„Kresy są wciąż żyzną, nieustającą w płodności dziedziną naszej literatury. Chociaż wyzbyte politycznej żywotności i geograficznej pozycji istnieją już tylko jako wyobrażenie historyczne, to wzbudzone, tam przecież, źródło romantyzmu wciąż przyciąga swoim niewyrachowaniem, różnorodnością współtworzących je kultur, egzotyką kontrastów, szerokością obyczajowego gestu” (Zbigniew Bieńkowski, Zaprzeszły czas teraźniejszy [w:] Przyszłość przeszłości, Wydawnictwo Dolnośląskie 1996). Przypominam fragment eseju wybitnego poety i tłumacza, w którym podkreśla, jak bardzo potrzebne jest zakorzenienie w tradycji, żeby w teraźniejszości móc być w pełni sobą, na przykład zachowywać pogodę ducha w okolicznościach przygnębiających, nie pozbywać się nadziei, mimo wszystko – to była charakterystyczna cecha Kresowian potrafiących żartować, przyjmować z fantazją niespodziewanych przybyszów, radować się każdą chwilą i spotkaniem z drugim człowiekiem.

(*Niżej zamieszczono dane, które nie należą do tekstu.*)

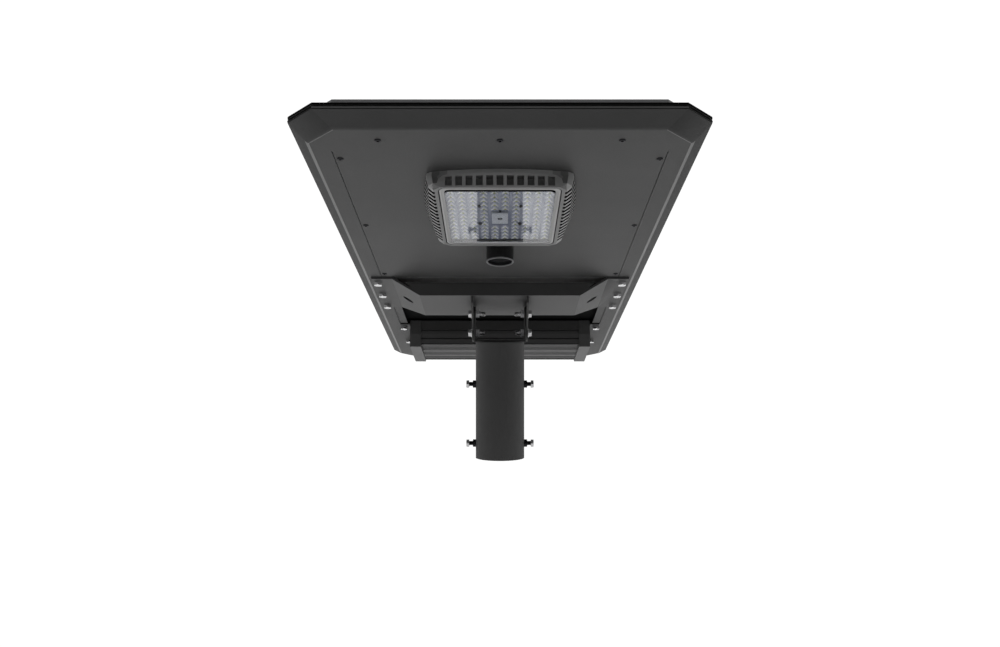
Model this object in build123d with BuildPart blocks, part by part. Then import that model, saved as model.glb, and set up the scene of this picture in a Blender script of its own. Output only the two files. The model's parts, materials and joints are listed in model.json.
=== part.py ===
from build123d import *
import os
from math import sin, cos, tan, radians, atan2

# Solar street lamp: a pole sleeve carries a yoke, and the whole lamp head tilts on the yoke.
# Origin: centre of the sleeve's lower mouth. +Z runs up the pole, -Y is the lit front end.
# All sizes are in millimetres.

# ---------------------------------------------------------------- driving dimensions
TILT = 15.0                 # slope of the head at rest, front end up
PIVOT_Z = 264.2             # height of the tilt axis above the sleeve's mouth
DATUM_Z = 262.0             # height of the head's own origin

SLEEVE_OD, SLEEVE_ID, SLEEVE_LEN = 89.0, 82.0, 212.6
CLAMP_HEIGHTS = (26.7, 135.3)
CLAMP_THREAD_R = 4.0        # M8 clamp screws
CLAMP_HEAD_AF, CLAMP_HEAD_H = 13.0, 5.3
CLAMP_HEAD_X = 56.5         # underside of the screw head

YOKE_T = 3.0
EAR_X = 44.5                # inner face of each yoke ear
EAR_R = 13.5
PLATE_X = 48.0              # inner face of each tilt plate
PLATE_T = 3.0
BOLT_R = 4.0                # M8 pivot and lock bolts
FIT = 0.05                  # radial clearance round a bolt that something turns on
LOCK_ARM = 34.8             # lock bolt's distance below the pivot
TILT_TRAVEL = 15.0          # how far the head tilts each way from rest

# The head is described in its own plane: local y runs to the rear, local z up to the panel.
BEAM_Z = 16.8               # underside of the cross beam
FLAT_Z = 51.4               # underside of the housing
SHEET = 2.0
FLANGE_Z, FLANGE_T = 67.8, 3.0
TRAY_Z, TRAY_T = 72.3, 3.5
FRAME_Z, PANEL_TOP = 75.8, 87.0
CEILING_Z = 66.0            # roof of the open bay behind the cover

FLAT = dict(half=237.0, front=-641.5, rear=564.5, leg=37.0, rear_leg=37.0)
RIM = dict(half=257.7, front=-662.5, rear=587.5, leg=36.0, rear_leg=27.5)
PANEL = dict(half=245.0, front=-649.5, rear=574.5, leg=44.0, rear_leg=36.0)

COVER_HALF, COVER_REAR = 210.2, -69.5
BAY_HALF = 211.0            # inner edge of the side rails beside the cover and the bay
BAY_REAR = 259.0            # where the rear tray starts
LEDGE_X, LEDGE_REAR = 195.5, 254.0      # inner edge and rear end of the ledge along the opening

BEAM_HALF, BEAM_OUT = 142.0, 192.5
BEAM_T = 4.0
BEAM_FRONT, BEAM_REAR, WING_REAR = -69.7, 61.8, 112.0
BEAM_END = 230.0
BEAM_BOLT_X, BEAM_BOLT_YS = 219.3, (-51.5, 20.5, 96.0)

MODULE_Z = 27.8             # lowest face of the LED module
MODULE_FRONT, MODULE_REAR = -525.0, -298.0
SLOT_PITCH = 12.9
RECESS_PITCH = 13.5
LENS_PITCH_X, LENS_PITCH_Y = 14.9, 14.4
LENS_COLUMNS, LENS_ROWS = 10, 13
WINDOW_HALF, WINDOW_FRONT, WINDOW_REAR = 74.0, -507.0, -311.5

SENSOR_Y, SENSOR_R, SENSOR_Z = -244.0, 21.7, 19.5

BATTERY_FRONT, BATTERY_REAR = 265.0, 407.0
BATTERY_Z, BATTERY_HALF = 6.8, 167.6
CAP_Z, CAP_HALF, CAP_REAR = 4.9, 191.0, 414.5
BATTERY_OPENING = 192.0     # half width of the housing opening the battery box fills
BATTERY_BOLT_X, BATTERY_BOLT_YS = 205.0, (275.0, 393.0)

HEAD = Plane(origin=(0, 0, DATUM_Z), x_dir=(1, 0, 0), z_dir=(0, sin(radians(TILT)), cos(radians(TILT))))
os.makedirs("parts", exist_ok=True)


# ---------------------------------------------------------------- helpers
def save(builder, label):
    """Label a finished sub-part and write its STEP file."""
    builder.part.label = label
    export_step(builder.part, f"parts/{label}.step")


def head_side(x):
    """Plane across the head at local x: sketch x is the head's y, sketch y is its z."""
    return Plane(origin=HEAD.from_local_coords((x, 0, 0)), x_dir=HEAD.y_dir, z_dir=HEAD.x_dir)


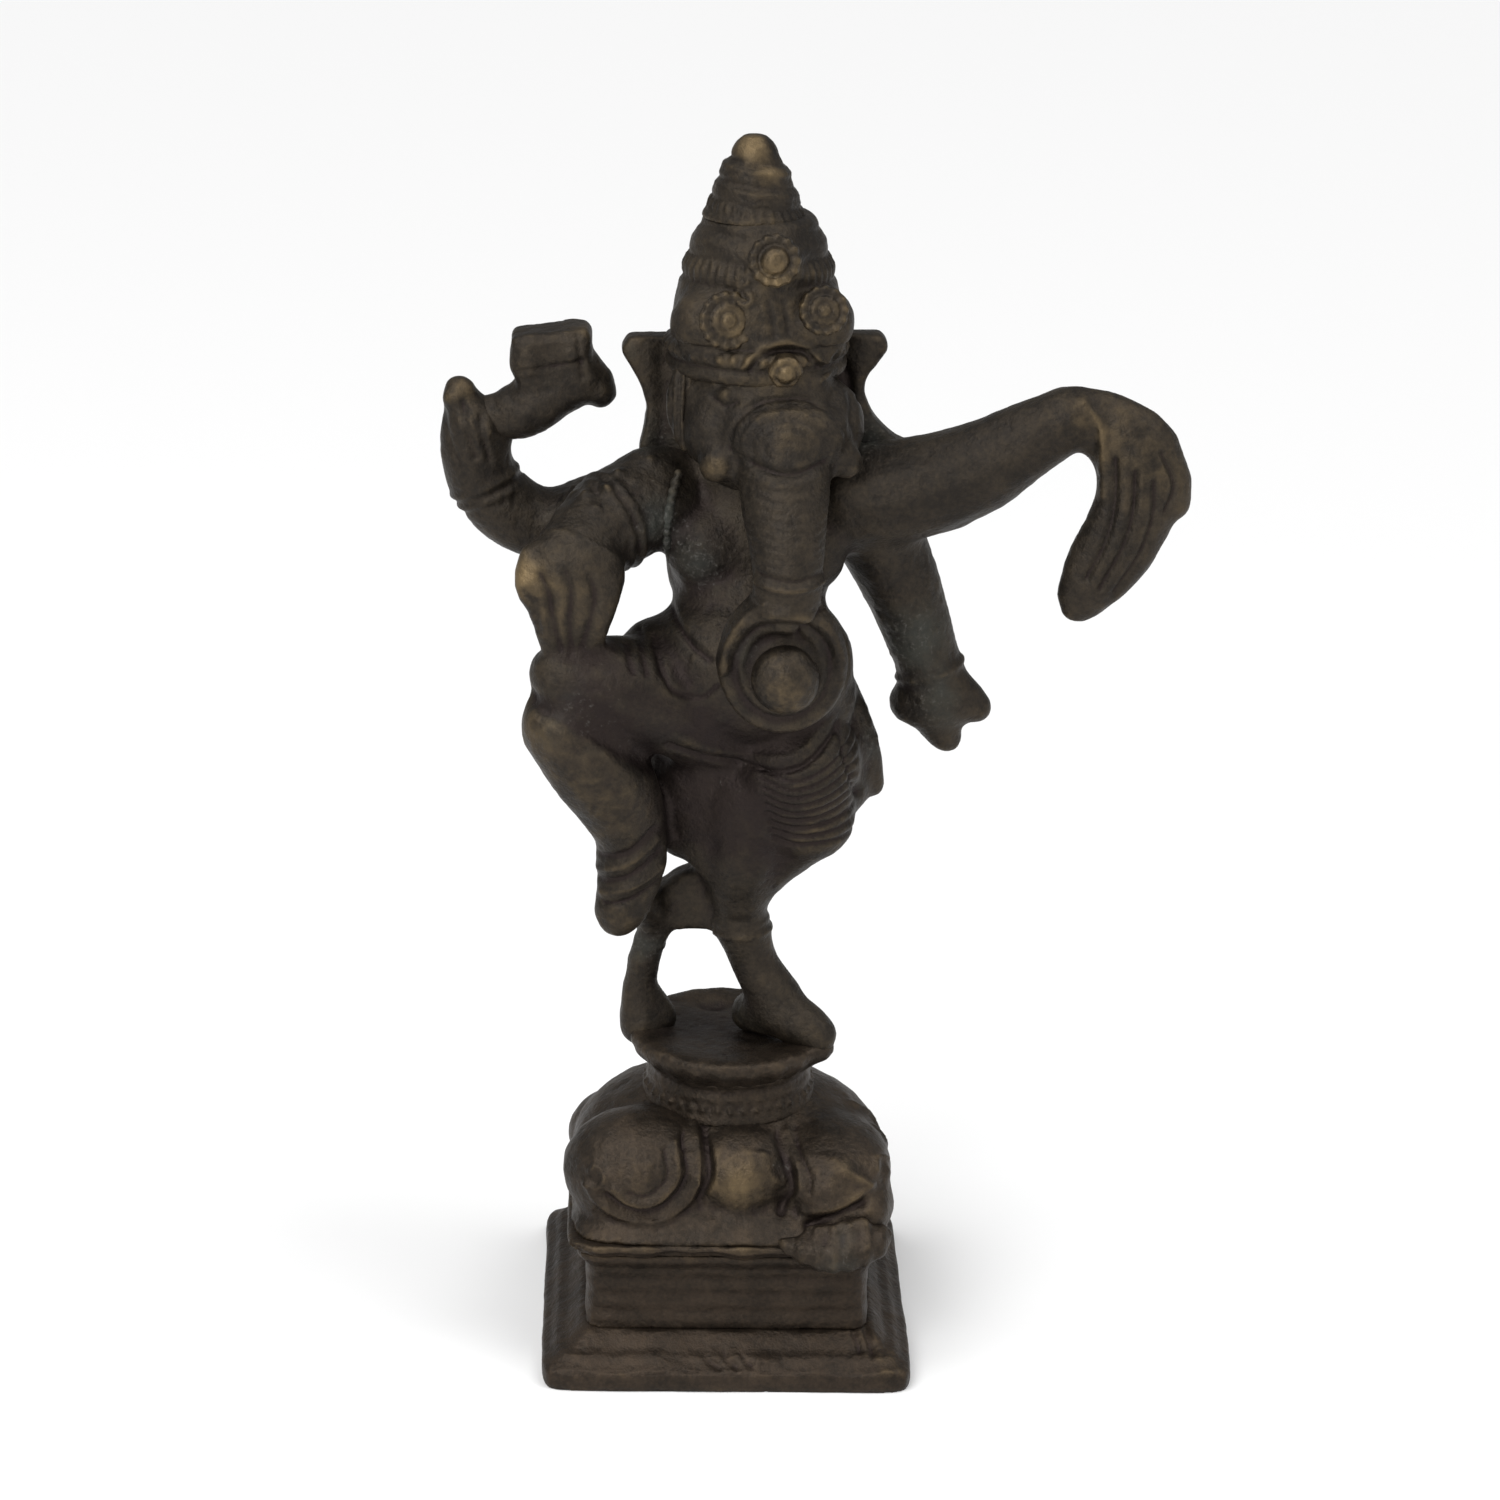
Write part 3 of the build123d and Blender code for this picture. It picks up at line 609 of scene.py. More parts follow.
plinthNeck = {"voxel": 0.42, "finish": 3, "rough": 0.8, "corner": 1.4, "bands": 0.16}
clay = newClay()
squared(clay, [(19, 6.9), (21, 7), (20.8, 8), (20.6, 11.5), (20.7, 15), (21, 16.9), (21.7, 17.8),
    (22.2, 18.5), (22.2, 19.62), (20, 19.62)], plinthNeck["corner"])


def carveNeck(points, normals):
    bands = plinthNeck["bands"] * np.sin(points[:, 2] * 2.4) * (points[:, 2] < 18)
    return bands * (np.abs(normals[:, 2]) < 0.5) * (0.6 + 0.4 * grain(points, 8, 9))


shapePiece("plinthNeck", clay, plinthNeck, carveNeck, "pedestal_brass", ["pedestal_neck"])

plinthTop = {"voxel": 0.34, "finish": 1, "rough": 0.7, "rub": 0.1, "corner": 1.6, "wave": 0.25,
    "ripple": 0.15}
clay = newClay()
squared(clay, [(21.5, 19.6), (22.5, 19.62), (22.8, 20.3), (23.5, 20.7), (23.65, 21.2), (23.2, 21.6),
    (21, 21.6)], plinthTop["corner"])


def carveTop(points, normals):
    x = points[:, 0]
    wavy = plinthTop["wave"] * np.sin(x * 0.35 + 0.6) + plinthTop["ripple"] * np.sin(x * 0.9)
    return wavy * (normals[:, 1] < -0.4)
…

Niby od niechcenia pięknie śpiewali, tańczyli, bawili gości anegdotami. Po ojcu wychowanym na tarnopolskiej ziemi odziedziczyłam kilka cech kresowej rodziny i chyba to daje mi siłę, by pokonywać trudności, nie poddawać się, gdy napiera zniechęcenie lub gdy ktoś fałszuje mój życiorys dla swoich niecnych potrzeb. Mój ojciec Michał kochał życie, szanował rozmówcę, był szczodry, wybaczający, zanurzał się w świat z ufnością, otwierał szeroko ramiona na powitanie. O utracie rodzinnego majątku koło Podhajec, z którego musiał uciekać nocą z matką w obawie o życie w czasie rzezi wołyńskiej, opowiadał z uśmiechem barda nucącego balladę, a wtedy dramat przeobrażał się w legendę – mogliśmy się nią żywić przy poniemieckim stole na wygnaniu, tam próbowaliśmy stworzyć dom od nowa. Gdy wracam z cmentarza na poznańskim Górczynie, gdzie mój ojciec został pochowany, odwiedzam Ogród Botaniczny i chodzę naszymi dawnymi ścieżkami.
Od niechcenia
Nie będzie mi życiorysu pisał palcem
na ekranie żaden naczelny redaktor,
prezes partii czy stowarzyszenia.
Kim jestem, zapisuję ot, tak sobie,
niby od niechcenia – z radości kreślenia
wizerunku, z potrzeby przypomnienia
historii kresowego rodu, z którego
pochodzę. Zbieram doświadczenia,
emocje, sny i przypowieści, cytaty,
maile od przyjaciół, życzenia.
Najbardziej pielęgnuję wrażenia –
gdy nie chcą mnie opuścić nocą
złe wspomnienia i napierają, krążą,
żądając zadośćuczynienia w słowach
szarego notatnika, w wierszach,
bywa, bez rozgrzeszenia – wtedy
uśmiecham się, a rano wyruszam
jesienną aleją, nie licząc lat, kroków,
zmarnowanych szans, utraconych
widoków, pozdrawiam świat
w nadziei ukojenia.
Teresa TOMSIA
Teresa Tomsia – poetka, eseistka, animatorka kultury. Ur. w Wołowie na Dolnym Śląsku (1951) wychowała się na Pomorzu, co opisuje w książce Świdwin przypomniany (2018). Ostatnio wydała tomik Liryki przedostatnie (2022). Mieszka w Poznaniu.